One of my jobs as rector of Edinburgh University is to warn them and welcome them – all 7000 of them from 130 countries. At times like this, you realise that Scotland’s real business nowadays isn’t finance or manufacturing but higher education. Since the Scottish banks blew themselves up last year, universities are the only thing we still do now that is still genuinely regarded as world class.

So, I tell the students how Edinburgh is one of the world’s leading research universities attracting record funding. I tell them about the Scottish Enlightenment, Smith and Hume, Burke and Hare, Dolly the Sheep, and, with some trepidation, about the Scottish egalitarian tradition in education, which goes back to the Reformation, and which made Scotland the best educated country in Europe. With some trepidation, because I’m only too aware that these international students, or rather their parents, are paying up to £15,000 a year in tuition fees to come here. No egalitarian education for them. Edinburgh is by no means alone in relying increasingly on international students to help pay the rent.

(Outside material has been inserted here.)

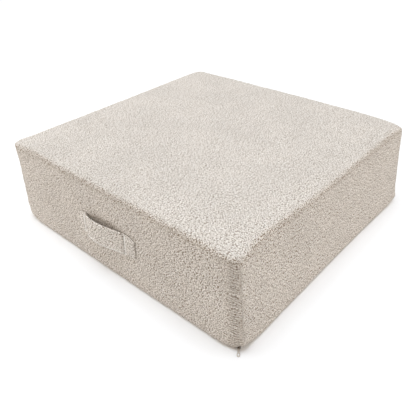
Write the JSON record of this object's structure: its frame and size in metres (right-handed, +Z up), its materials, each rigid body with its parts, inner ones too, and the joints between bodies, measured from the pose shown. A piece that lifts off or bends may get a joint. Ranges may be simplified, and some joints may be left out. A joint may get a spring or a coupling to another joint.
{
  "type": "jumping cushion",
  "caption": "Low foam-filled jumping cushion in a beige bouclé cover, with a sewn carrying strap on one side wall and a zip slider at a lower corner.",
  "frame": {"origin": "middle of the flat base, on the surface it rests on", "axes": "+Z up through the cushion's thickness, -Y out of the wall with the carrying strap, +X towards the corner with the zip slider"},
  "size_m": [0.6485, 0.625, 0.2],
  "materials": {
    "boucle_cloth": "knobbly beige boucle weave, matt",
    "slider_metal": "dark bronze lacquer",
    "pull_metal": "worn warm grey metal"
  },
  "bodies": {
    "root": {"cushion": "boucle_cloth", "carry_strap": "boucle_cloth", "zip_slider": "slider_metal", "zip_pull": "pull_metal"}
  },
  "joints": []
}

But you have to bite the bullet: if free higher education is right, you have to argue the case for it, especially among those who don’t benefit. I explain that the Scottish Parliament voted to abolish up-front university tuition fees in 2001 after very wide consultation and on the advice of the Cubie Report, and that the present SNP government abolished the graduate endowment as a manifesto pledge. There’s no free lunch. The Scottish Government makes up the difference out of general tax revenue. However, there is – or has been – a consensus in Scotland that higher education should be free and that this is in line with the Scottish egalitarian tradition, the democratic intellect. We don’t want university entrance to be based on ability to pay.

Or at least, we didn’t. Because I can’t help being aware that the consensus is under greater strain than at any time in the past decade. It is increasingly difficult to find people in Scottish universities who will vigorously defend free higher education. Last week Lord Sutherland, the former principal of Edinburgh University, called for fees to be reintroduced to prevent Scottish institutions losing ground to English universities.

I was dismayed to discover, at the Universities UK conference in Edinburgh last week, that the Scottish system is regarded by many in the university establishment, north and south of the border, as a dangerous anachronism that could lead to Scottish universities becoming second-class establishments handing out devalued degrees. I’m not quite sure what they base this on since Edinburgh is as well funded as any university in the world.

Most Scottish university principals avoid talking about fees because they don’t want to get political, but privately a number of the newer ones are saying that the return of tuition fees is inevitable. Once the £3000 a year cap is lifted on the top-up fees English universities can charge – which everyone sees as inevitable whichever party wins the next General Election – Scottish universities will be in deep trouble. Right now the Scottish Government makes up for tuition fees on a per capita basis by paying Scottish universities the equivalent of the fees that Scottish students would have paid. But once English universities start paying variable fees, the argument goes, Scotland will be in a bind. If some English elite universities are charging £30,000 or £40,000 a year, how will the Scottish Government be able to match the funding when public spending is being cut?

Now, of course, no-one wants to see Scottish universities plunged into penury. But what annoys me about this line of argument is that it isn’t a reasoned case against the universal principle in higher education but

simply a capitulation to the privatisation of it. This crisis is coming precisely because elite English universities are about do to what critics of tuition fees always said they would do: which is charge ever higher fees based on their market value. The lifting of the cap on tuition fees will simply turn English universities such as Oxbridge, and UCL into the equivalents of Eton and Westminster. University entrance will be based on ability to pay. There will be some scholarships for the poor, of course, to justify charitable tax status, but make no mistake: variable top-up fees mark the end of universal higher education. Is that really what we want?

Scotland is being forced down a road it never chose to travel and I hope it will resist. If the day ever comes when Edinburgh University is charging Scottish, or even English, students £30,000 a year in fees, I will not be in the rector’s chair because it will have become just another bastion of privilege. An intellectual finishing school for the wealthy – and if that is the politics of envy, so be it. And, yes, I do know that Edinburgh is a pretty middle class establishment right now, and that not enough students from poor backgrounds go to university in Scotland. But the situation will be a hundred times worse if Scottish universities start charging what the market will bear. Look at Edinburgh’s private schools – also charities – and they only charge fees of £9000 a year. Do we want universities to be the same? That’s what we are looking at if we go down this road.

Yes, the present system is clumsy. English students and international students pay top-up fees; Scottish and EU students don’t, which doesn’t seem to make sense, but is a reality of EU law. Perhaps some kind of graduate tax, based on ability to pay, is the sensible way to ensure that those who benefit from higher education pay their share of the cost. I wouldn’t necessarily argue with that, but that is not what is on the table. Scottish universities have a gun held at their heads and they are rapidly losing their will to challenge the new elitism.

They need to rediscover their self-confidence. After addressing the international students and parents I spoke to many of them over coffee in the Playfair Library. Not one complained about paying fees, and everyone who voiced an opinion said they wished that they had free higher education back home. This argument can be won. But it will require some of that celebrated democratic intellect we talk about to make the case.